As Aaron Burr sings at the opening of Miranda’s “Hamilton”: 

“How does a bastard, orphan, son of a whore and a Scotsman, dropped in the middle of a forgotten spot in the Caribbean by providence, impoverished, in squalor, grow up to be a hero and a scholar?” 

Today, there is little argument that Hamilton was the smartest and most driven founder. After serving as George Washington’s indispensable man during the Revolutionary War, Hamilton became the rule-writer in chief when it was time to create a new nation. 

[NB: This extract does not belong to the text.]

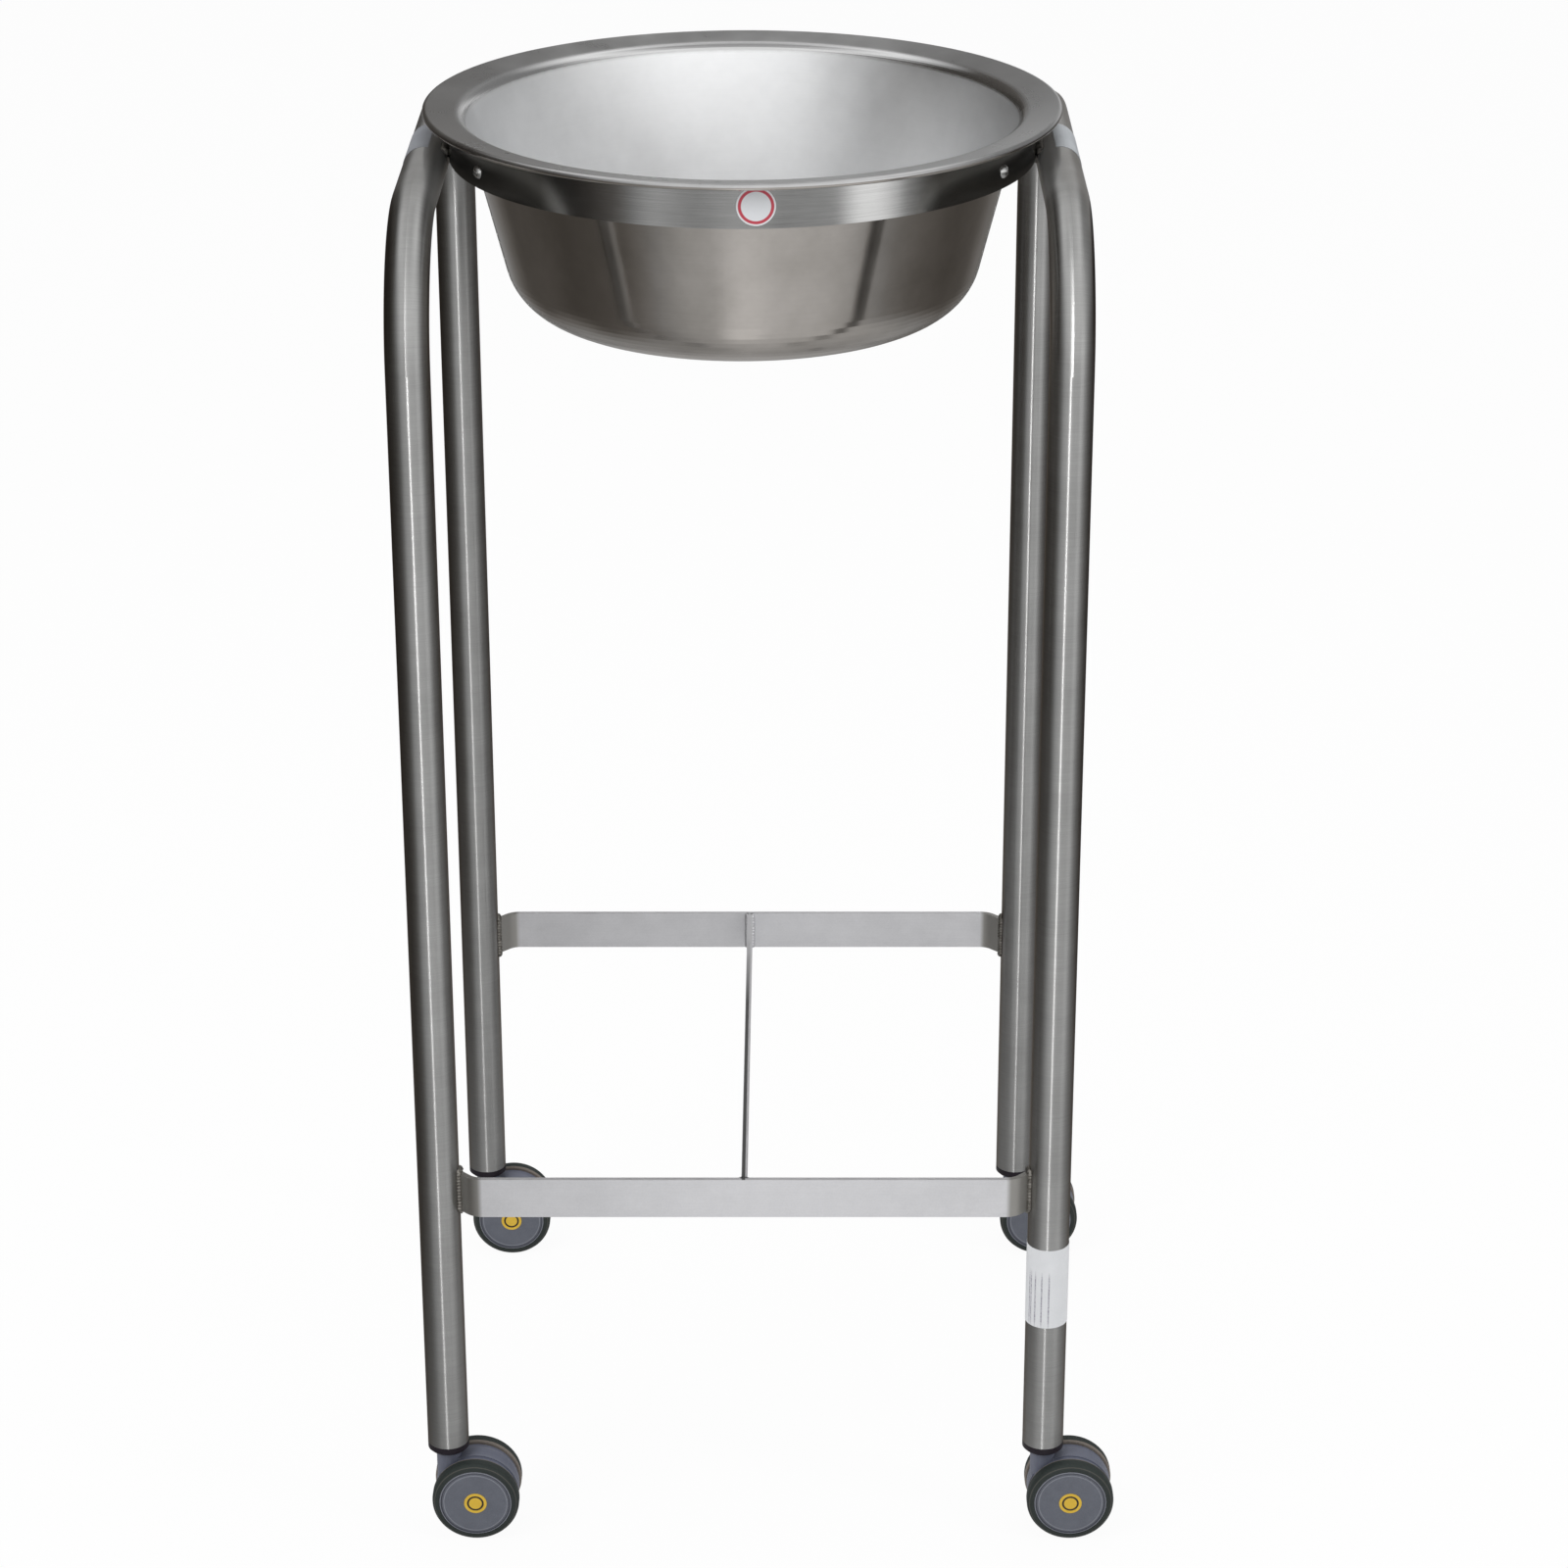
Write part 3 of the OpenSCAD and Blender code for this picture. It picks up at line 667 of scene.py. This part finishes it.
def mixed_values(tree, mask, low, high):
    """A mask from 0 to 1, put between two values that may change over the surface."""
    return add(tree, "Mix", {0: mask, 2: low, 3: high}, data_type="FLOAT").outputs[0]


basin_steel, tree, shader, place = metal(
    "basin_steel", **{"Anisotropic": 0.6, "Anisotropic Rotation": quarter_turn}
)
at = split(tree, place)
facing = split(tree, add(tree, "NewGeometry").outputs["Normal"])
out = from_axis(tree, at["X"], at["Y"])
counted = calc(tree, "MULTIPLY", calc(tree, "ADD", at["Z"], out), basin_scratches)
marks = placed(tree, scratches, Across=counted, Place=place, Breaks=basin_breaks)
wear = placed(tree, patches, Place=place, Fineness=basin_fineness)
mixed = blended(tree, marks, wear, basin_scratch_share)
# the parts: what faces up, the rim within that, and the roll between the rim and the inside
upper = ramp(tree, facing["Z"], -facing_blend, facing_blend)
on_rim = ramp(tree, out, mouth_r, blend_r)
mouth = placed(tree, stripe, Place=out, Middle=(mouth_r + blend_r) / 2, Width=mouth_band)
under = tinted(tree, mixed, outside_dark, outside_light)
rim = tinted(tree, mixed, rim_dark, rim_light)
inside = tinted(tree, mixed, inside_dark, inside_light)
over = tinted(tree, mouth, tinted(tree, on_rim, inside, rim), mouth_colour)
bottom_dull = spread(tree, ramp(tree, at["Z"], wall_z, bottom_z), 0.0, bottom_dulling)
bright = calc(tree, "ADD", spread(tree, mixed, *outside_roughness), bottom_dull)
satin = spread(tree, mixed, *rim_roughness)
dull = spread(tree, mixed, *inside_roughness)
over_rough = mixed_values(tree, mouth, mixed_values(tree, on_rim, dull, satin), mouth_roughness)
paint(tree, shader, tinted(tree, upper, under, over), mixed_values(tree, upper, bright, over_rough))
lie_round(tree, shader)
dress(basin_steel, "basin")


# Plugs in the ends of the legs, moulded in black plastic and pressed in up to a tapered collar.
# Each holds the stem of a caster.
plug_dark = (0.009, 0.006, 0.010, 1.0)
plug_light = (0.016, 0.011, 0.017, 1.0)
plug_roughness = (0.42, 0.54)
plug_fineness = 1200.0
plug_gloss = 0.25
grain_share = 0.5
grain_to_wear = 12
dent_depth = 0.00003
dent_strength = 0.5


def plastic(name, dark, light, roughness, fineness, **constants):
    """A plastic, rubber or paper: its material, tree, shader, place and the socket of its colour."""
    made = bpy.data.materials.new(name)
    tree = new_tree(made)
    place = add(tree, "TexCoord").outputs["Object"]
    grain = placed(tree, patches, Place=place, Fineness=fineness)
    wear = placed(tree, patches, Place=place, Fineness=fineness / grain_to_wear)
    mixed = blended(tree, grain, wear, grain_share)
    shader = add(tree, "BsdfPrincipled", constants)
    colour = tinted(tree, mixed, dark, light)
    paint(tree, shader, colour, spread(tree, mixed, *roughness))
    dents = add(tree, "Bump", {"Height": grain, "Distance": dent_depth, "Strength": dent_strength})
    tree.links.new(dents.outputs[0], shader.inputs["Normal"])
    add(tree, "OutputMaterial", {"Surface": shader.outputs[0]})
    return made, tree, shader, place, colour


black_plastic = plastic(
    "black_plastic", plug_dark, plug_light, plug_roughness, plug_fineness,
    **{"Specular IOR Level": plug_gloss}
)[0]
dress(black_plastic, "_leg_socket")


# Stems, axles and grip rings of plated steel. The stems are turned, and the others are drawn. The
# grip rings hold the stems in the plugs.
pin_dark = (0.45, 0.45, 0.46, 1.0)
pin_light = (0.58, 0.58, 0.58, 1.0)
pin_roughness = (0.26, 0.36)
pin_fineness = 600.0

pin_steel, tree, shader, place = metal("pin_steel")
grain = placed(tree, patches, Place=place, Fineness=pin_fineness)
paint(tree, shader, tinted(tree, grain, pin_dark, pin_light), spread(tree, grain, *pin_roughness))
dress(pin_steel, "_stem", "_axle", "stem_grip_rings")


# Caster bodies, moulded in slate-coloured nylon, each with a neck for the stem and a hood between
# its two wheels. The mould leaves fine lines round the hood.
trail = 0.017
wheel_r = 0.027
body_dark = (0.086, 0.096, 0.140, 1.0)
body_light = (0.110, 0.122, 0.174, 1.0)
body_line = (0.23, 0.235, 0.26, 1.0)
body_roughness = (0.42, 0.55)
nylon_fineness = 1400.0
mould_lines = 900.0
mould_breaks = 8.0
mould_share = 0.35


def from_middle_plane(tree, place):
    """How far a point of a caster lies from the plane between its two wheels."""
    off = calc(tree, "SUBTRACT", calc(tree, "ABSOLUTE", split(tree, place)["Y"]), leg_y)
    return calc(tree, "ABSOLUTE", off)


def from_axle(tree, place):
    """How far a point of a caster lies from its axle."""
    at = split(tree, place)
    from_trail = calc(tree, "ABSOLUTE", calc(tree, "SUBTRACT", at["X"], trail))
    x = calc(tree, "SUBTRACT", from_trail, leg_x)
    return from_axis(tree, x, calc(tree, "SUBTRACT", at["Z"], wheel_r))


body_nylon, tree, shader, place, colour = plastic(
    "body_nylon", body_dark, body_light, body_roughness, nylon_fineness
)
counted = calc(tree, "MULTIPLY", from_middle_plane(tree, place), mould_lines)
lines = placed(tree, scratches, Across=counted, Place=place, Breaks=mould_breaks)
paint(tree, shader, tinted(tree, spread(tree, lines, 0.0, mould_share), colour, body_line))
dress(body_nylon, "_caster_body")


# Wheel centres, closed discs moulded in the same kind of nylon, each with a groove near its edge.
# A dark line of painted shade is drawn in the groove, and a pale line of painted highlight on each
# side of it.
tyre_seat_r = 0.0226
hub_dark = (0.100, 0.108, 0.134, 1.0)
hub_light = (0.126, 0.136, 0.165, 1.0)
groove_shade_colour = (0.04, 0.043, 0.06, 1.0)
groove_highlight_colour = (0.27, 0.28, 0.32, 1.0)
hub_roughness = (0.38, 0.50)
groove_r, groove_width = tyre_seat_r - 0.0013, 0.0009
inner_line_r, inner_line_width = tyre_seat_r - 0.0029, 0.0007
outer_line_r, outer_line_width = tyre_seat_r - 0.0004, 0.0008
groove_share = 0.75
hub_line_share = 0.6

hub_nylon, tree, shader, place, colour = plastic(
    "hub_nylon", hub_dark, hub_light, hub_roughness, nylon_fineness
)
out = from_axle(tree, place)
# painted shade in the groove, and painted highlights along its two edges
groove_shade = placed(tree, stripe, Place=out, Middle=groove_r, Width=groove_width)
inner_highlight = placed(tree, stripe, Place=out, Middle=inner_line_r, Width=inner_line_width)
outer_highlight = placed(tree, stripe, Place=out, Middle=outer_line_r, Width=outer_line_width)
groove_shaded = tinted(tree, spread(tree, groove_shade, 0.0, groove_share), colour, groove_shade_colour)
pale = spread(tree, calc(tree, "MAXIMUM", inner_highlight, outer_highlight), 0.0, hub_line_share)
paint(tree, shader, tinted(tree, pale, groove_shaded, groove_highlight_colour))
dress(hub_nylon, "_hub")


# Tyres, rubber treads moulded round the wheel centres. They show a paler edge against the hood,
# and a faint painted highlight where the tread meets the side.
tyre_inner = 0.010
rubber_dark = (0.020, 0.026, 0.024, 1.0)
rubber_light = (0.029, 0.036, 0.034, 1.0)
rubber_line = (0.19, 0.165, 0.145, 1.0)
rubber_roughness = (0.55, 0.70)
rubber_fineness = 1000.0
rubber_gloss = 0.3
edge_place, edge_width = tyre_inner + 0.0004, 0.0018
side_line_r, side_line_width = wheel_r - 0.0016, 0.0005
side_line_share = 0.25

tread_rubber, tree, shader, place, colour = plastic(
    "tread_rubber", rubber_dark, rubber_light, rubber_roughness, rubber_fineness,
    **{"Specular IOR Level": rubber_gloss}
)
off = from_middle_plane(tree, place)
out = from_axle(tree, place)
edge = placed(tree, stripe, Place=off, Middle=edge_place, Width=edge_width)
# a faint painted highlight on the shoulder, where the tread meets the side
side_highlight = placed(tree, stripe, Place=out, Middle=side_line_r, Width=side_line_width)
pale = calc(tree, "MAXIMUM", edge, calc(tree, "MULTIPLY", side_highlight, side_line_share))
paint(tree, shader, tinted(tree, pale, colour, rubber_line))
dress(tread_rubber, "_tyre")


# Round stickers of yellow film, each with a dark ring printed inside its edge. They are stuck to
# the closed faces of the wheels.
wheel_sticker_r = 0.007
yellow_dark = (0.66, 0.42, 0.03, 1.0)
yellow_light = (0.72, 0.47, 0.04, 1.0)
yellow_print = (0.02, 0.016, 0.01, 1.0)
yellow_roughness = (0.35, 0.45)
yellow_fineness = 1500.0
printed_ring_share = 0.66
printed_ring_width = 0.0012

yellow_film, tree, shader, place, colour = plastic(
    "yellow_film", yellow_dark, yellow_light, yellow_roughness, yellow_fineness
)
printed_ring_r = wheel_sticker_r * printed_ring_share
out = from_axle(tree, place)
ring = placed(tree, stripe, Place=out, Middle=printed_ring_r, Width=printed_ring_width)
paint(tree, shader, tinted(tree, ring, colour, yellow_print))
dress(yellow_film, "_front_sticker", "_rear_sticker")


# Paper labels folded over the top runs, a little glossy and worn grey by hands. The left one is
# painted darker still, as painted shade, for it lies on the shadowed side.
hoop_papers = {
    # the left label's tones are darker as painted shade
    "left_hoop_label": ((0.215, 0.225, 0.25, 1.0), (0.29, 0.305, 0.33, 1.0)),
    "right_hoop_label": ((0.35, 0.375, 0.40, 1.0), (0.46, 0.485, 0.51, 1.0)),
}
hoop_paper_roughness = (0.36, 0.50)
hoop_paper_fineness = 900.0

for name, (darker_tone, paler_tone) in hoop_papers.items():
    paper = plastic(name + "_paper", darker_tone, paler_tone, hoop_paper_roughness, hoop_paper_fineness)[0]
    dress(paper, name)


# A paper label wrapped round the front right leg and stuck down. It is a blank form, and its
# ruled columns are worn.
form_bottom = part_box("leg_label")[0].z
form_dark = (0.68, 0.695, 0.715, 1.0)
form_light = (0.73, 0.74, 0.76, 1.0)
form_ink = (0.20, 0.18, 0.24, 1.0)
form_roughness = (0.5, 0.6)
form_fineness = 1500.0
# the columns' places round the leg from its front, and the part of the label that they cover
column_places = (-0.0128, -0.0114, -0.0082, -0.0040, 0.0004)
column_width = 0.0009
column_middle, column_height = form_bottom + 0.019, 0.034
ink_fineness = 1300.0
ink_shares = (0.25, 0.95)

form_paper, tree, shader, place, colour = plastic(
    "form_paper", form_dark, form_light, form_roughness, form_fineness
)
at = split(tree, place)
x = calc(tree, "SUBTRACT", at["X"], leg_x)
to_front = calc(tree, "MULTIPLY", calc(tree, "ADD", at["Y"], leg_y), -1.0)
around = calc(tree, "MULTIPLY", calc(tree, "ARCTAN2", x, to_front), tube_r)
lower = placed(tree, stripe, Place=at["Z"], Middle=column_middle, Width=column_height)
columns = 0.0
for middle in column_places:
    column = placed(tree, stripe, Place=around, Middle=middle, Width=column_width)
    columns = calc(tree, "MAXIMUM", columns, column)
ink_left = spread(tree, placed(tree, patches, Place=place, Fineness=ink_fineness), *ink_shares)
printed = calc(tree, "MULTIPLY", calc(tree, "MULTIPLY", columns, lower), ink_left)
paint(tree, shader, tinted(tree, printed, colour, form_ink))
dress(form_paper, "leg_label")


# The round sticker on the front of the ring, white film with a plain red border. It is stuck to
# the polished face.
sticker_low, sticker_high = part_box("ring_sticker")
sticker_r = (sticker_high.z - sticker_low.z) / 2
sticker_x = (sticker_low.x + sticker_high.x) / 2
sticker_z = (sticker_low.z + sticker_high.z) / 2
film_dark = (0.70, 0.715, 0.74, 1.0)
film_light = (0.74, 0.755, 0.78, 1.0)
border_red = (0.50, 0.048, 0.075, 1.0)
film_roughness = (0.32, 0.42)
film_fineness = 1500.0
border_r, border_width = sticker_r - 0.0018, 0.0017

sticker_film, tree, shader, place, colour = plastic(
    "sticker_film", film_dark, film_light, film_roughness, film_fineness
)
at = split(tree, place)
x = calc(tree, "SUBTRACT", at["X"], sticker_x)
z = calc(tree, "SUBTRACT", at["Z"], sticker_z)
border = placed(tree, stripe, Place=from_axis(tree, x, z), Middle=border_r, Width=border_width)
paint(tree, shader, tinted(tree, border, colour, border_red))
dress(sticker_film, "ring_sticker")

He didn’t write the Constitution, but he did write most of the arguments that resulted in its adoption, even after many of his own ideas were passed over. He wrote most of the rules of legal procedure that guide our judicial system. (Someone had to do it, and he was, after all, by his own admission the new nation’s smartest lawyer.) 

When Washington became president in 1789, he gave Hamilton the most difficult task facing the new nation: putting in order the finances of a busted confederation of 13 widely divergent states. 

As Washington’s treasury secretary, Hamilton wrote a series of reports beginning in 1789 that effectively created our modern economy. 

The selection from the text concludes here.